Now Mary was ready to choose a library to become the permanent repository of Ernest Hemingway’s papers. The Library of Congress was interested. The New York Public Library. But Mary connected with another widow at work on preserving a famous husband’s legacy—Jacqueline Kennedy. The two women had met at a 1962 White House banquet for American Nobel Prize winners. Always a devoted supporter of the arts, Mrs. Kennedy wanted to make the papers of this outstanding twentieth-century American writer, one of her husband’s favorites, part of the John F. Kennedy Presidential Library being created in Boston. There they would be cared for in perpetuity and made accessible to the people of the United States by the crack library professionals of the National Archives and Records Administration.
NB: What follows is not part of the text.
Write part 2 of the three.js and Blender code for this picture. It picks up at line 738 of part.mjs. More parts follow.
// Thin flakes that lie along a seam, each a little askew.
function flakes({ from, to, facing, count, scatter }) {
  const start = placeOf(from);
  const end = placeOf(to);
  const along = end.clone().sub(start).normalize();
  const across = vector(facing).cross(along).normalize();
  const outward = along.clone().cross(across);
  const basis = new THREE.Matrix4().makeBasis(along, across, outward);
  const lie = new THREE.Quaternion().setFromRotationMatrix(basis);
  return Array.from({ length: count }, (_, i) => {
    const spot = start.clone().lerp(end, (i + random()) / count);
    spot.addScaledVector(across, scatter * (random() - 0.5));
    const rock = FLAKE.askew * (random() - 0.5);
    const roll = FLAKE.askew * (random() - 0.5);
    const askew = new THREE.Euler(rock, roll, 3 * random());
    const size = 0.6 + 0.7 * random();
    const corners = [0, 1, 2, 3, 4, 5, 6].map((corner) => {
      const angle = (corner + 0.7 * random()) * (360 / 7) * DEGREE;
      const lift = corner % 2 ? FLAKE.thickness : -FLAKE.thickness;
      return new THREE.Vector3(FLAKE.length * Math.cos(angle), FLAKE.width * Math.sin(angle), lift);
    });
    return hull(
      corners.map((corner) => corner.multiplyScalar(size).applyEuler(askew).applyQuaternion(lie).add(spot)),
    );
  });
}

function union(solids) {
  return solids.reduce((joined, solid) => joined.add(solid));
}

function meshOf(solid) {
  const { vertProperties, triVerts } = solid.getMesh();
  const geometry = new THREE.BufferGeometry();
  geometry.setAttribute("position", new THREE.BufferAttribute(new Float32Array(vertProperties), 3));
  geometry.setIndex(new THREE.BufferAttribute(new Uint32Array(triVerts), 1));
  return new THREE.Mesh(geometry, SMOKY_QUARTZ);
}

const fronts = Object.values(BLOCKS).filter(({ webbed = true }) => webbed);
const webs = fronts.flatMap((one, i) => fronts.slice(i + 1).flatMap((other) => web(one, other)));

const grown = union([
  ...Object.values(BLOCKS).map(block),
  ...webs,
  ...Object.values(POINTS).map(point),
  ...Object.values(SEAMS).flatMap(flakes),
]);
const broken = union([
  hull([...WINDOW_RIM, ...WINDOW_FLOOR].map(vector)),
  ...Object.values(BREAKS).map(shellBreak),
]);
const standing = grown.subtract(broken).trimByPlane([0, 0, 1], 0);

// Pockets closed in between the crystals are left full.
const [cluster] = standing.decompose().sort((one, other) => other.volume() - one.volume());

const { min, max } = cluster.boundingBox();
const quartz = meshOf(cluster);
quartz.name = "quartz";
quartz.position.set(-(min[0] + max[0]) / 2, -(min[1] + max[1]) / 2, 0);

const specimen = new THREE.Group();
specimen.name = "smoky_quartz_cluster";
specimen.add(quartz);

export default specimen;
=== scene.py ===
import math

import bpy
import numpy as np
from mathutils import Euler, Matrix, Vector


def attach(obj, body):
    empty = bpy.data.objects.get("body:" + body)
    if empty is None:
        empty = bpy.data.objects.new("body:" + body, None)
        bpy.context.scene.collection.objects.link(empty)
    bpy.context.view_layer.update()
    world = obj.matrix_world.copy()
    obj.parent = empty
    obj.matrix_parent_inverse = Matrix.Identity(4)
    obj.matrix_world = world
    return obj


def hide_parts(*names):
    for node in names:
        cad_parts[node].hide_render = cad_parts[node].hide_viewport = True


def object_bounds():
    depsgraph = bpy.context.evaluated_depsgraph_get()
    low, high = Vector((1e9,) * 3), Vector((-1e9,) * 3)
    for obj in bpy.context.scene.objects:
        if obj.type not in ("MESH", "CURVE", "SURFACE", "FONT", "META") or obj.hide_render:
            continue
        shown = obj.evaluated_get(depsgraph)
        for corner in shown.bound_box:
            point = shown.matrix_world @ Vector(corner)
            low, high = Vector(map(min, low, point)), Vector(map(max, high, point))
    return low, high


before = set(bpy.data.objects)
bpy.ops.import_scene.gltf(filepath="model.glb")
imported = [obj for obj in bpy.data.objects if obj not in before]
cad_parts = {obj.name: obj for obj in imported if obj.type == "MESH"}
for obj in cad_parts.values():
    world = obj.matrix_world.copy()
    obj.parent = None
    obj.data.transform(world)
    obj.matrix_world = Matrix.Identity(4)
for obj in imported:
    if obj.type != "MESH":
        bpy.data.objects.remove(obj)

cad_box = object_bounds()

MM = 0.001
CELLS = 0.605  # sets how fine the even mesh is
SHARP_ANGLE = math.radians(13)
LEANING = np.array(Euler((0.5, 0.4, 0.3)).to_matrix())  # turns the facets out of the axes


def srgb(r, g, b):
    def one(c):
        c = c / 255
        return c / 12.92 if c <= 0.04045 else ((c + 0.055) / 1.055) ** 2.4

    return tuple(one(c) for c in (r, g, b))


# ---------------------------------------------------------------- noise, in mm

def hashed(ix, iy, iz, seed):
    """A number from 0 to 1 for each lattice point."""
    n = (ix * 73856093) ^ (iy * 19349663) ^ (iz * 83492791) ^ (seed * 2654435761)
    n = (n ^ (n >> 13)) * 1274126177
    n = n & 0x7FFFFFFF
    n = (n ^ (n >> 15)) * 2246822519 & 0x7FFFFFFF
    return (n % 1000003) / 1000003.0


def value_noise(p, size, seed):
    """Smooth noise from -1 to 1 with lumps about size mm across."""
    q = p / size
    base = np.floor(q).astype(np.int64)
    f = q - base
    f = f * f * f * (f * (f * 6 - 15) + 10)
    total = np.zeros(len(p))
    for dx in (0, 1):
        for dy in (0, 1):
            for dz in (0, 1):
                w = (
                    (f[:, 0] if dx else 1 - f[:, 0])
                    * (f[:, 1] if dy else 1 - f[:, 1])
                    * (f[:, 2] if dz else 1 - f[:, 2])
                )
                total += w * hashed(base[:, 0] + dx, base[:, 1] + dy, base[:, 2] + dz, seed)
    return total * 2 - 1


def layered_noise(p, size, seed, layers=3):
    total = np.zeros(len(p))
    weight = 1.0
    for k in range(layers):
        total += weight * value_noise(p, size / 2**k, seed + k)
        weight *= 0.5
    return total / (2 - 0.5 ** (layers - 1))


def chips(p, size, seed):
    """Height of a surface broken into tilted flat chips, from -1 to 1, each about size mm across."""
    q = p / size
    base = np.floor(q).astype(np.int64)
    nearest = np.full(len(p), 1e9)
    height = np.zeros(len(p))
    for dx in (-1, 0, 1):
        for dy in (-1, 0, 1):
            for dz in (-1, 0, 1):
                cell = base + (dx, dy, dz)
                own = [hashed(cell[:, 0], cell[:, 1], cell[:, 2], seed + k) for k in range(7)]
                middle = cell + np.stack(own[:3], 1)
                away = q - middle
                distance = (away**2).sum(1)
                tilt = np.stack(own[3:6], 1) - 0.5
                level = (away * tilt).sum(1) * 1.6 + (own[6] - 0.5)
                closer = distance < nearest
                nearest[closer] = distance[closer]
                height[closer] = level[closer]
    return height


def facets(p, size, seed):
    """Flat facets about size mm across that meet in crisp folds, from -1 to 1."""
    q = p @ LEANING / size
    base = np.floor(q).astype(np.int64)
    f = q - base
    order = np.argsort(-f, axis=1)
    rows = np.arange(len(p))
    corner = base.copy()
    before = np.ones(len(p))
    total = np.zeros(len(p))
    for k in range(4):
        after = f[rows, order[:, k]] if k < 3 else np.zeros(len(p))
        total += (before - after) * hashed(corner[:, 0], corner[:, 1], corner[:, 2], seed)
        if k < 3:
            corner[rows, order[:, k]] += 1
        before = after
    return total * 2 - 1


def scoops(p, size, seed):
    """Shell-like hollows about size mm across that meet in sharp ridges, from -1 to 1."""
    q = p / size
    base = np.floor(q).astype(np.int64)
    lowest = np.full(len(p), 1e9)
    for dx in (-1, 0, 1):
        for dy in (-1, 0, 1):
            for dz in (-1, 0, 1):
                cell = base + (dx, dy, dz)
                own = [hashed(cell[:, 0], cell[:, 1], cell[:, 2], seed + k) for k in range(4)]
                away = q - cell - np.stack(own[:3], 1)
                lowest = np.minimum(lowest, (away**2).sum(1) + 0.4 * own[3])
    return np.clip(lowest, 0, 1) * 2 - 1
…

All this is why we can “discover” unpublished short stories such as “A Room on the Garden Side”—and many other treasures besides—in the Hemingway Collection at the John F. Kennedy Library instead of in brass-bound trunks, old clocks, and hidden staircases.
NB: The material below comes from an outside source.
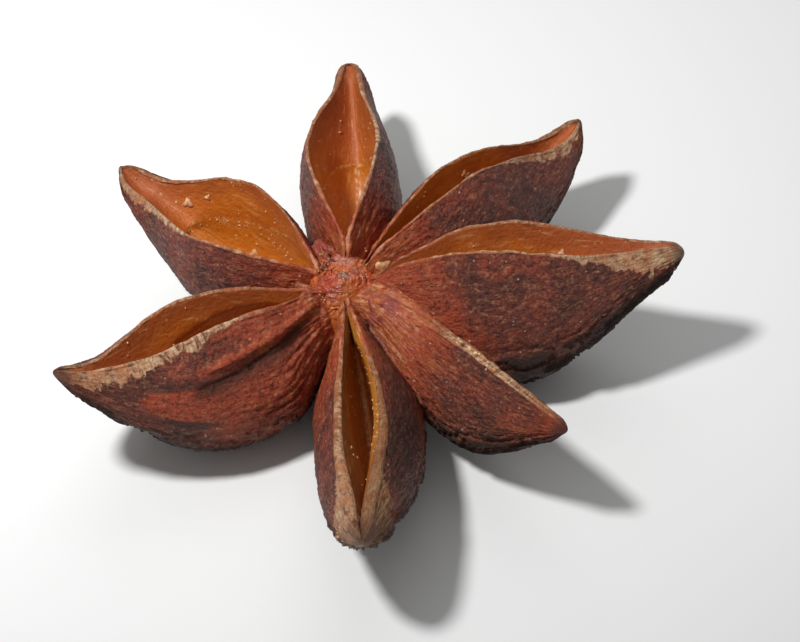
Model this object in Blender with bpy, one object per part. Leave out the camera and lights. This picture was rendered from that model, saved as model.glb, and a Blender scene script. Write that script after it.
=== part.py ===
"""Star anise pod: seven woody carpels standing around a small hub, all one solid.

Each carpel is a boat-shaped pod on its keel. Its top edge is a slit that has opened by its own
amount, and under the slit lie two flat faces that meet in a fold, with a seed's hollow in them.
"""

import math
from dataclasses import dataclass

import bmesh
import bpy

MM = 0.001

# Where the hub's axis stands, which puts the origin under the middle of the whole pod.
AXIS_X = -1.56
AXIS_Y = -0.28

# The hub that joins the carpels, a flat-topped ball on the axis (all lengths in millimetres).
HUB_RADIUS = 2.3
HUB_HALF_HEIGHT = 2.6
HUB_CENTRE_HEIGHT = 4.6
HUB_FLATNESS = 0.5  # power of its height, 1 for a true ellipsoid
HUB_TOP_SHIFT = (-0.4, 0.75)  # how far its top stands off the axis
HUB_SEGMENTS = 18
HUB_RINGS = 9

# What all the carpels share.
ROOT_RADIUS = 1.0  # where a carpel starts, inside the hub
ROLL_HEIGHT = 4.0  # the height of the line that a carpel leans about
ROOT_SHARE = 0.10  # share of the length over which the rim rises out of the hub
CLOSED_SLIT = 0.06  # half width of the seam where a slit is shut
CLOSED_DEPTH = 0.2  # depth of that seam
FOLD_SHARE = 0.62  # how far down the carpel's height the two flat faces meet
FLOOR = 2.0  # material between the keel and the hollow
WALL = 0.55  # material between the hollow and the side
SEED_CENTRE = 0.38  # middle of the seed's hollow, as a share of the length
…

1 Fortunately, the most valuable painting owned by the Hemingways, Joan Miró’s “The Farm,” was out of the country, on loan to the National Gallery of Art in Washington D.C.

 

Sources: Mary Welsh Hemingway, How It Was (Alfred Knopf, 1976); Valerie Hemingway, Running with the Bulls: My Years with the Hemingways (Ballantine, 2004); Philip Young and Charles W. Mann, The Hemingway Manuscripts: An Inventory (Pennsylvania State University Press, 1969).